Build plots in a single layout (R packages patchwork or gridExtra)

p1 <- ggplot(testmarks) +
  aes(y = English, x = Maths) + 
  geom_point()

p2 <- p1 + 
  stat_density_2d(
    geom = "raster",
    aes(fill = after_stat(density)),
    contour = FALSE) + 
  scale_fill_viridis_c() + 
  guides(fill=FALSE)

library(patchwork)
p1 / p2

Time series data

  • A Time Series is an ordered sequence of observations of a variable(s) (often) made at equally spaced time points.

  • Time series Components of variation

    • Trend - representing long term positive (upward) or negative (downward) movement
    • Seasonal - a periodic behaviour happening within a block (say Christmas time) of a given time period (say in a calendar year) but this periodic behaviour will repeat fairly regularly over time (say year after year)
    • Error (Residual)

Time series example

notes = read.table("../data/20dollar.txt", header=TRUE, sep="")

library(forecast)

# value in millions; turn into time series (ts) object
NZnotes20 <- ts(notes$value / 1000, start=1968, frequency=1)

autoplot(
  NZnotes20, 
  xlab="Year", 
  ylab="Value of $20 notes (millions)"
  ) + geom_point()

Autocorrelation function (ACF)

Autocorrelation captures the extent to which neighbouring data values are similar to each other.

The \(k ^ \text{th}\) order ACF or the autocorrelation between \(x_t\) and \(x_{t-k}\) is

\[\frac{\text{Covariance}(x_t, x_{t-k})}{\text{SD}(x_t)\text{SD}(x_{t-k})} = \frac{\text{Covariance}(x_t, x_{t-k})}{\text{Variance}(x_t)}\]

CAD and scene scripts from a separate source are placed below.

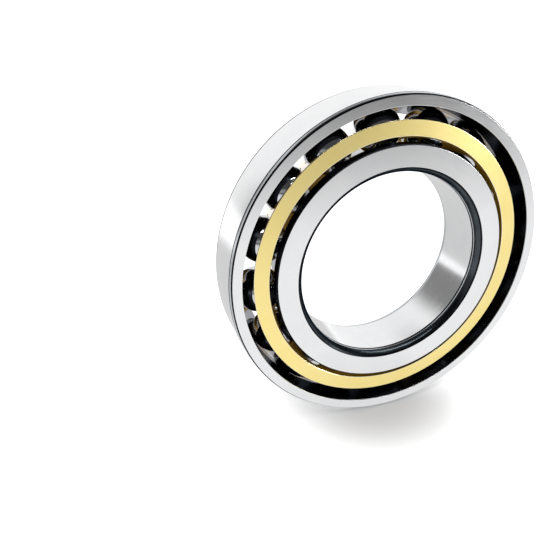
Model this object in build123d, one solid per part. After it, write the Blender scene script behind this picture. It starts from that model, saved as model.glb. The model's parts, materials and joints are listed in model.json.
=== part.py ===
"""Single-row angular contact ball bearing with a machined brass cage.

The shaft axis is +Y and the origin is the bearing's centre, with +Z up. The front is the -Y side:
there the inner ring's face is wide and the outer ring's is thin. At the back it is the other way
round, because the rings' high shoulders carry the thrust along a slanted contact line.
All sizes are in millimetres. Profiles are drawn with X as the radius and Y as the shaft axis.
"""
import os
from math import acos, cos, radians, sin, sqrt

from build123d import *

# ---- Boundary sizes: 02 dimension series, bore code 16 ----
bore_diameter = 80.0
outside_diameter = 140.0
width = 26.0

# ---- Balls ----
ball_diameter = 19.05  # three quarters of an inch
ball_count = 16
contact_angle = 40.0  # degrees, between the contact line and the plane of the balls
pitch_offset = 0.3  # how far the balls' circle lies outside the middle of the rings' section
first_ball_angle = 6.5  # degrees, where ball_01 stands at rest, from +X towards +Z

# ---- Raceways ----
groove_conformity = 0.525  # groove radius, as a share of the ball's diameter
raceway_clearance = 0.03  # between ball and groove along the contact line
shoulder_share = 0.3  # height of the high shoulders, as a share of the ball's diameter
outer_lip_height = 0.2  # the ridge that holds the balls in, above the bottom of the groove
outer_mouth_relief = 0.15  # the open side's mouth is this much wider than the groove
inner_relief = 0.35  # the inner ring's low side falls this far below its groove

# ---- Corners and edge breaks, as radial by axial lengths ----
wide_corner_radial = 2.5  # beside the wide faces
wide_corner_axial = 3.8
thin_corner_radial = 0.9  # beside the thin faces
thin_corner_axial = 2.5
outer_edge_break = 0.3
inner_edge_break = 0.5

# ---- Cage: a turned brass cone with a round pocket for each ball ----
cage_front_recess = 1.8  # from the front faces to the cage's front rim
cage_back_recess = 1.6
cage_front_outer_gap = 4.9  # from the outer ring's mouth to the front rim
cage_front_inner_gap = 2.4  # from the inner ring's shoulder to the front rim
cage_back_outer_gap = 6.7  # from the outer ring's shoulder to the back rim
cage_back_inner_gap = 2.2  # from the inner ring's low side to the back rim
cage_edge_break = 0.25
pocket_clearance = 0.2  # all round each ball

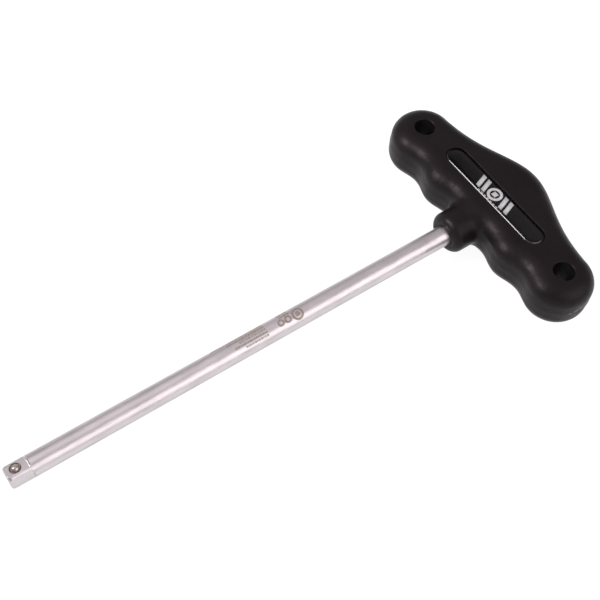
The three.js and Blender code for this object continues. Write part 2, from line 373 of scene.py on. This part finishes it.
def clear_resin():
    """Clear cast resin, glossy only where it is seen aslant. From above, the gloss is the print's."""
    s = Shader("badge_resin")
    clear = s.add("ShaderNodeBsdfTransparent")
    gloss = s.add("ShaderNodeBsdfGlossy")
    fresnel = s.add("ShaderNodeFresnel")
    mix = s.add("ShaderNodeMixShader")
    clear.inputs["Color"].default_value = (0.97, 0.98, 0.98, 1.0)
    fresnel.inputs["IOR"].default_value = 1.46
    s.links.new(s.spread(s.noise((1.5, 1.5, 1.5)), 0.02, 0.07), gloss.inputs["Roughness"])
    s.links.new(s.spread(fresnel.outputs["Fac"], 0, 1, (0.1, 1)), mix.inputs["Fac"])
    s.links.new(clear.outputs["BSDF"], mix.inputs[1])
    s.links.new(gloss.outputs["BSDF"], mix.inputs[2])
    s.links.new(mix.outputs["Shader"], s.nodes["Material Output"].inputs["Surface"])
    s.nodes.remove(s.bsdf)
    return s.material


def pale_floor():
    """A white table lit from below as well, so that nothing on it casts a hard shadow."""
    s = Shader("pale_floor").set(Roughness=0.9, Specular_IOR_Level=0.1, Emission_Strength=0.93)
    s.set(Emission_Color=(1.0, 1.0, 1.0, 1.0))
    s.colours(s.noise((300, 300, 300)), (0.13, 0.13, 0.13), (0.16, 0.16, 0.16))
    return s.material


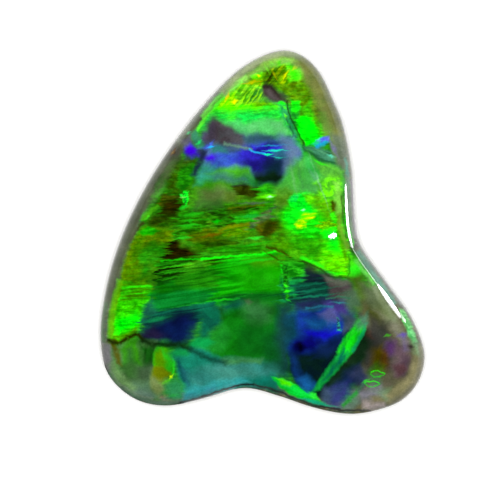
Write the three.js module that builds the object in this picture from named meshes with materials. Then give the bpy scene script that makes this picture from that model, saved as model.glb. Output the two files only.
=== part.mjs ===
// A polished free-form opal: one solid stone that lies on its flat back.
//
// Millimetres, +Z up. Seen from above, +Y runs to the stone's narrow top and +X to its right lobe.
// The origin is under the middle of the stone's box, on the surface that it lies on.
//
// The stone is a loft of closed rings. They start at the flat back, round outwards to the girdle,
// which is the widest line, roll over the shoulder and then close in over the low crown.

import * as THREE from 'three';
import { LoftGeometry } from 'three/addons/geometries/LoftGeometry.js';

// Heights above the surface that the stone lies on
const GIRDLE_Z = 1.9;
const GIRDLE_WAVE = 0.12;
const SHOULDER_RISE = 1.25;

// How far the rounding under the girdle reaches in, before the back is flat
const BACK_ROUND = 2.1;

// The exponent of the rounded edges: 2 is a quarter ellipse, and 3 runs into the flat more gently
const ROUNDNESS = 3;

// The girdle seen from above, from the narrow top down the left flank and round both lobes.
// Each row is x, y and the width of the rounded shoulder inside the girdle there.
const GIRDLE = [
  [1.44, 12.47, 1.9],
  [-1.1, 11.5, 1.7],
  [-3.64, 9.17, 1.4],
  [-6.25, 5.87, 1.3],
  [-8.31, 2.58, 1.3],
  [-9.82, -0.72, 1.3],
  [-10.78, -4.02, 1.4],
  [-11.13, -7.31, 1.6],
  [-10.58, -9.79, 1.8],
  [-8.79, -11.44, 1.8],
  [-6.66, -11.92, 1.6],
  [-3.85, -11.37, 1.4],
  [-1.24, -10.68, 1.3],
  [1.1, -11.23, 1.4],
  [3.57, -12.05, 1.6],
  [6.18, -12.47, 1.8],
  [8.79, -11.92, 2.0],
  [9.75, -11.4, 2.1],
  [10.65, -10.34, 2.1],
  [11.13, -8.55, 2.1],
  [10.37, -6.15, 2.0],
  [8.79, -3.81, 1.8],
  [7.14, -1.55, 1.7],
  [6.6, -0.6, 1.7],
  [6.35, 0.93, 1.7],
  [6.15, 4.22, 1.9],
  [5.49, 7.52, 2.1],
  [4.8, 9.17, 2.1],
  [4.0, 10.82, 2.1],
  [2.9, 12.0, 2.0],
];

// The crown is low, wide swells that run together: the middle, the narrow top and the two lobes
const SWELLS = [
  { x: -0.8, y: -3.2, height: 1.2, spread: 5.6 },
  { x: 0.4, y: 5.0, height: 0.75, spread: 4.6 },
  { x: -6.0, y: -6.0, height: 0.5, spread: 4.0 },
  { x: 6.2, y: -8.2, height: 0.8, spread: 3.8 },
];

// The point of the crown that the rings close in on, which sees the whole girdle
const CROWN_CENTRE = new THREE.Vector2(0, -4);

// How finely the surface is cut
const SLICES = 120;
const BACK_STEPS = 5;
const SHOULDER_STEPS = 8;
const CROWN_STEPS = 12;
const LAST_RING = 0.96;

const rim = new THREE.CatmullRomCurve3(
  GIRDLE.map(([x, y, shoulder]) => new THREE.Vector3(x, y, shoulder)),
  true,
  'centripetal',
);

// One place on the girdle: where it is, which way is inwards, how wide its shoulder is, how high it is.
// Inwards is half way between square to the girdle and straight to the centre, so that the rings
// don't fold over each other inside the narrow top.
function rimPlace(share) {
  const { x, y, z: shoulder } = rim.getPointAt(share);
  const along = rim.getTangentAt(share);
  const at = new THREE.Vector2(x, y);
  const square = new THREE.Vector2(-along.y, along.x).normalize();
  const toCentre = CROWN_CENTRE.clone().sub(at).normalize();
  return {
    at,
    inwards: square.add(toCentre).normalize(),
    shoulder,
    girdle: GIRDLE_Z + GIRDLE_WAVE * Math.sin(4 * Math.PI * share),
  };
}

const places = Array.from({ length: SLICES }, (_, slice) => rimPlace(slice / SLICES));

// The height of the polished face over a point of the plan, as if it had no rounded edge
function crownHeight(x, y) {
  const swell = ({ x: cx, y: cy, height, spread }) =>
    height * Math.exp(-((x - cx) ** 2 + (y - cy) ** 2) / (2 * spread ** 2));
  return GIRDLE_Z + SHOULDER_RISE + SWELLS.reduce((sum, each) => sum + swell(each), 0);
}

// A rounded edge as two shares: how far in it has come and how far up, for an even turn from 0 to 1
function roundedEdge(turn) {
  const angle = (turn * Math.PI) / 2;
  return { inset: 1 - Math.cos(angle) ** (2 / ROUNDNESS), rise: Math.sin(angle) };
}

const insetFromRim = (place, inset) => place.at.clone().addScaledVector(place.inwards, inset);

// Under the girdle, from the flat back outwards and up
function backRing(turn) {
  const edge = roundedEdge(turn);
  return places.map((place) => {
    const { x, y } = insetFromRim(place, edge.inset * BACK_ROUND);
    return new THREE.Vector3(x, y, place.girdle * (1 - edge.rise));
  });
}

// Above the girdle, over the shoulder
function shoulderRing(turn) {
  const edge = roundedEdge(turn);
  return places.map((place) => {
    const { x, y } = insetFromRim(place, edge.inset * place.shoulder);
    return new THREE.Vector3(x, y, place.girdle + edge.rise * (crownHeight(x, y) - place.girdle));
  });
}

// On the crown, from the shoulder's inner edge towards the crown's centre
function crownRing(share) {
  return places.map((place) => {
    const { x, y } = insetFromRim(place, place.shoulder).lerp(CROWN_CENTRE, share);
    return new THREE.Vector3(x, y, crownHeight(x, y));
  });
}

function stoneGeometry() {
  const sections = [];
  for (let step = BACK_STEPS; step >= 0; step--) sections.push(backRing(step / BACK_STEPS));
  for (let step = 1; step <= SHOULDER_STEPS; step++) sections.push(shoulderRing(step / SHOULDER_STEPS));
  for (let step = 1; step <= CROWN_STEPS; step++) sections.push(crownRing((LAST_RING * step) / CROWN_STEPS));

  const geometry = new LoftGeometry(sections, { capStart: true, capEnd: true });
  geometry.computeBoundingBox();
  const middle = geometry.boundingBox.getCenter(new THREE.Vector3());
  return geometry.translate(-middle.x, -middle.y, 0);
}

const opal = new THREE.Mesh(
  stoneGeometry(),
  new THREE.MeshStandardMaterial({ color: 0x2f9d2b, roughness: 0.08, metalness: 0 }),
);
opal.name = 'opal';

const stone = new THREE.Group();
stone.add(opal);

export default stone;
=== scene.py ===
# %% [markdown]
# # A polished free-form opal
#
# The object is one stone: a free-form opal, ground to a low dome and polished, lying on its flat back.
# Its shape is simple, and nearly all of its look is play of colour: patches of green, blue, violet and
# gold, each a small domain of stacked silica spheres that sends back one colour. So this lesson spends a
# short step on the shape, and most of its steps on one material.

import math

import bmesh
import bpy
import numpy as np
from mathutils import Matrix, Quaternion, Vector
from mathutils.geometry import convex_hull_2d


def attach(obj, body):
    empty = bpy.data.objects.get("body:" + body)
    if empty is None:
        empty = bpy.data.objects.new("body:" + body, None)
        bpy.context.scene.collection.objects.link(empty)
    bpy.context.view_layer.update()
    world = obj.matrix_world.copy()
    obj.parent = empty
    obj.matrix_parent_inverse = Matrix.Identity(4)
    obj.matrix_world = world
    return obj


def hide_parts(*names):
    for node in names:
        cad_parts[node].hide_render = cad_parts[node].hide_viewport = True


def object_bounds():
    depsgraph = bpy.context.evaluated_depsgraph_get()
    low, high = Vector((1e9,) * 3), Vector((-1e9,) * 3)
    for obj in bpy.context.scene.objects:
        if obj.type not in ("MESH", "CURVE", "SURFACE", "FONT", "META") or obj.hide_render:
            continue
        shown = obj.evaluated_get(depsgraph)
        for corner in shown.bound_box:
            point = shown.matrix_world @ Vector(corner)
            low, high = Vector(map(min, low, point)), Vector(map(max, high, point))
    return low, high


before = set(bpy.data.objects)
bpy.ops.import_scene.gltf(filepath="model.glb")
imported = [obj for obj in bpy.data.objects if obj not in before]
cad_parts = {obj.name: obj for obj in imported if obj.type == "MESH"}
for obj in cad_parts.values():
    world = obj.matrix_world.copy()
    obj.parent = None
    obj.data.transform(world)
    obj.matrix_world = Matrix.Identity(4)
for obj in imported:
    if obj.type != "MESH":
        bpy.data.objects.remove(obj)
cad_low, cad_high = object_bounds()
MM = 0.001
stone_length = (cad_high.y - cad_low.y) / MM
print("stone", [round(side / MM, 2) for side in cad_high - cad_low], "mm")

# %% [markdown]
# ## From the photo's pixels to millimetres
#
# The stone was photographed from straight above, so a place in the picture is a place on its face. The
# picture is 480 pixels wide, and the stone is 364 of them long. The camera stands a lens's distance above
# the girdle, the widest line of the stone. The face bulges a little towards it, so a pixel covers slightly
# less of the face than of the girdle. Everything that is placed from the photo is given in its pixels, and
# one function turns them into millimetres.

# %% The camera's place and the plan
PICTURE = 480
STONE_IN_PICTURE = 364
STONE_MIDDLE = (262.5, 231.8)
LENS = 200
SENSOR = 36
GIRDLE_HEIGHT = 1.9
FACE_HEIGHT = 4.3

pixel = stone_length / STONE_IN_PICTURE
camera_height = PICTURE * pixel * LENS / SENSOR
camera_x = (PICTURE / 2 - STONE_MIDDLE[0]) * pixel
camera_y = (STONE_MIDDLE[1] - PICTURE / 2) * pixel
face_pixel = pixel * (1 - (FACE_HEIGHT - GIRDLE_HEIGHT) / camera_height)


def plan(x, y):
    """A pixel of the picture as a place on the stone's face, in mm."""
    return Vector((camera_x + (x - PICTURE / 2) * face_pixel, camera_y + (PICTURE / 2 - y) * face_pixel))


print("one pixel is", round(pixel, 4), "mm, and the camera stands", round(camera_height, 1), "mm up")

# %% [markdown]
# ## The stone's surface
#
# A real opal is ground on a wheel, sanded and buffed, so its surface is one flowing curve with no facets.
# The CAD solid is made of flat triangles. They are welded, paired into quads and subdivided with
# Catmull-Clark, which rounds them to one smooth skin and keeps the shape. The two caps are first laid
# again as rings, because a fan of slivers would show in the polish as a star.

# %% Weld the solid and pair its triangles
CROWN_CENTRE = Vector((0.0, -4.0)) * MM
SAME_PLACE = 0.001 * MM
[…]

Autocorrelation function (ACF) Plot

The significance of autocorrelations may be judged from the 95% confidence interval band

ggAcf(NZnotes20)

Autocorrelations decay to zero ($20 notes positively depend on the values of $20 notes held in the immediate past rather than too distant past)

PACF (Partial Autocorrelation Function)

A type of correlation after removing the effect of earlier lags

ggPacf(NZnotes20)

Time series trend types

Requires a (parametric) model to fit the trend (covered later)

Non-parametric fits can also be made

Seasonality

Simple scatter plot of the response variable against time may reveal seasonality directly

# Data from:
# https://www.stats.govt.nz/indicators/uv-intensity/

uv = read.table("../data/uv.txt",
                header=TRUE, sep="")

uv <- ts(uv$erythemal.uv, 
         start=c(1990,1), 
         frequency=12)

autoplot(uv, 
         xlab="time", 
         ylab="Erythemal UV")

Sub-series plots

Seasonality is easily seen graphically when grouping variables are used

p1 <- ggseasonplot(uv)
p2 <- ggsubseriesplot(uv)
library(patchwork); p1 + p2

Time series decomposition

  • Additive model
    \(X_t\) = Trend + Seasonal + Error
    (where \(X_t\) is an observation at time \(t\))

  • Multiplicative model
    \(X_t\) = Trend \(\times\) Seasonal + Error
    (trend and seasonal components are not independent)

  • Detrending means removing the trend from the series, making it easier to see the seasonality.

  • Deseasoning means removing the seasonality from the series, making it easier to see the trend.

uv |> decompose(type="additive") |> autoplot() + ggtitle("")

Learning EDA

  • The best way to learn EDA is to try many approaches and find which are informative and which are not.

  • Chatfield (1995) on tackling statistical problems:

    • Do not attempt to analyse the data until you understand what is being measured and why. Find out whether there is prior information such as are there any likely effects.
    • Find out how the data were collected.
    • Look at the structure of the data.
    • The data then need to be carefully examined in an exploratory way before attempting a more sophisticated analysis.
    • Use common sense, and be honest!

Summary

  • Size

    • For small datasets, we cannot be too confident in any patterns we see. More likely for patterns to occur ‘by chance’.
    • Some displays are more affected by sample size than others
  • Shape

    • In can be interesting to display the overall shape of distribution.
    • Are there gaps and/or many peaks (modes)?
    • Is the distribution symmetrical? Is the distribution normal?
  • Outliers

    • Boxplots & scatterplots can reveal outliers
    • More influential than points in the middle
  • Graphs should be simple and informative; certainly not misleading!